Si anduviera por los años
setenta, tiraría enérgicamente del folio, liberándolo del negro caucho del
rodillo de mi máquina de escribir, para acto seguido, como cruel verdugo,
rasgarlo en pedazos carentes de forma que verían su fin en el fondo de la papelera.
Pero me encuentro en pleno siglo XXI y ante mí, impávido, un blanco
resplandece. Es el brillo eléctrico de la pantalla de plasma, el monitor de una
computadora, que mal nombramos etiquetándola como ordenador. Este trasto jubiló
a mi entrañable “Olivetti”, postergándola en el segundo anaquel de la librería.
El ordenador,
es un artilugio fragmentado. Sus fracciones conectadas mediante cables han
conseguido que, si no me gusta lo escrito, si me equivoco, basta con oprimir la
tecla “Supr” y eliminado; si dudo de
la ortografía no tengo porque buscar en el tocho del diccionario, en dos
segundos un tal Google clarifica mis
vacilaciones.

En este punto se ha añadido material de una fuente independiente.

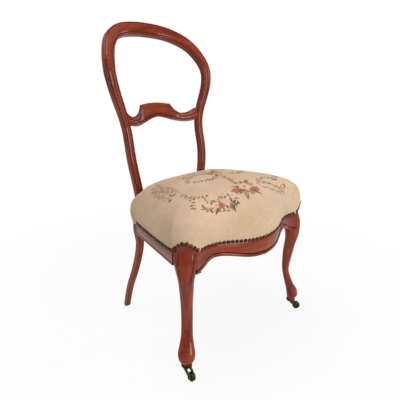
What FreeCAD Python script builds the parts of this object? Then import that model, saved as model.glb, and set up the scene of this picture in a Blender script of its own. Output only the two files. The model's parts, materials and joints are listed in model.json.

Puedo reducir, ampliar, cortar, copiar, pegar, consultar,
modificar…Tan solo un gesto de mi dedo índice y mil y una posibilidades se
despliegan frente a mis atónitas pupilas.
Con
tanto adelanto debería de escribir de corrido, sin embargo no es así.
Devano
mi sesera en busca de un relato increíble, inaudito, pero las ideas se
desparraman por entre los surcos de mis lóbulos, dejándome con la mente inmaculada.
Esto
de escribir es un sentimiento, profundo y etéreo al mismo tiempo. Es un estado
de ánimo semejante al que padece un enamorado. Es una historia de amor eterno,
donde las ausencias languidecen en ceniceros repletos de colillas, donde las
infidelidades distorsionan el alma, donde los arrebatos devuelven el aire y se
empieza a respirar henchido, donde al colocar el punto y final, el espíritu
toca con la punta de sus dedos un clímax que creyó inalcanzable.